Orange Tip and Peacock butterflies flit between the hedgerows, alongside quarrels of sparrows. Along a narrow, winding country lane are farm buildings and gently swaying crops – it’s only the presence of a nearby air traffic control tower, looming incongruously on the horizon, that robs the Oglet – “oak by the water” – of its rural illusion.

Down by the river, visible against the glittering Mersey, is the clear outline of a heron peering intently into the shallow waters. It wouldn’t woo anyone away from beaches on the Med, but in the absence of warmer climes closer to home, Oglet Shore was the nearest thing to a beach for the urban masses of nearby Speke in the 20th Century – including for Paul McCartney and George Harrison.

Two women pass by with their children, walking their dogs, on the way down to the river.

“Are you reporters? Well give Peel this,” says one, making a gesture the company would be unlikely to view as polite.

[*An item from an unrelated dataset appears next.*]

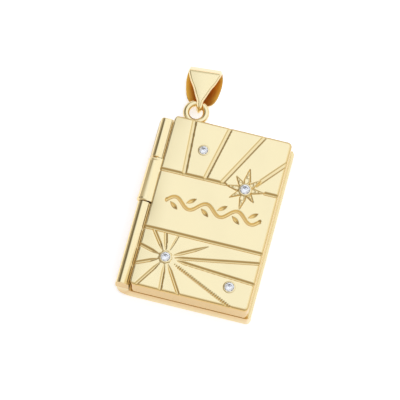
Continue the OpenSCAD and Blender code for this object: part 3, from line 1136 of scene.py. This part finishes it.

Peel, which owns the nearby John Lennon Airport and some surrounding land, intends to develop much of the Oglet to expand cargo capacity at the airport. It also wants to build a new access road, a solar farm and a runway extension as part of the airport’s 2050 masterplan. Referenced in the Draft Local Plan, the significant expansion of the airport is seen by city leaders as vital in ensuring Liverpool is able to compete with regional competitors.

But, although the shore will become part of a new wildlife reserve under the plans, the development of the airport will come at a significant cost to green and open spaces here, much of which is designated Green Belt. And campaigners from the Save Oglet Shore (SOS) group are suspicious over Peel’s motives (the airport did not respond to a request for comment).


Traffic control tower at the Oglet. Picture: Pete Carr


Jane Hammett is one of the leading figures in the group. At a protest against the development of green spaces outside the Town Hall, rallying the other campaigners, she presents a formidable figure. Jane, like her namesake from SAP and others from different campaign groups across the city, are part of a new breed of green campaigners: sharp, organised and fearless.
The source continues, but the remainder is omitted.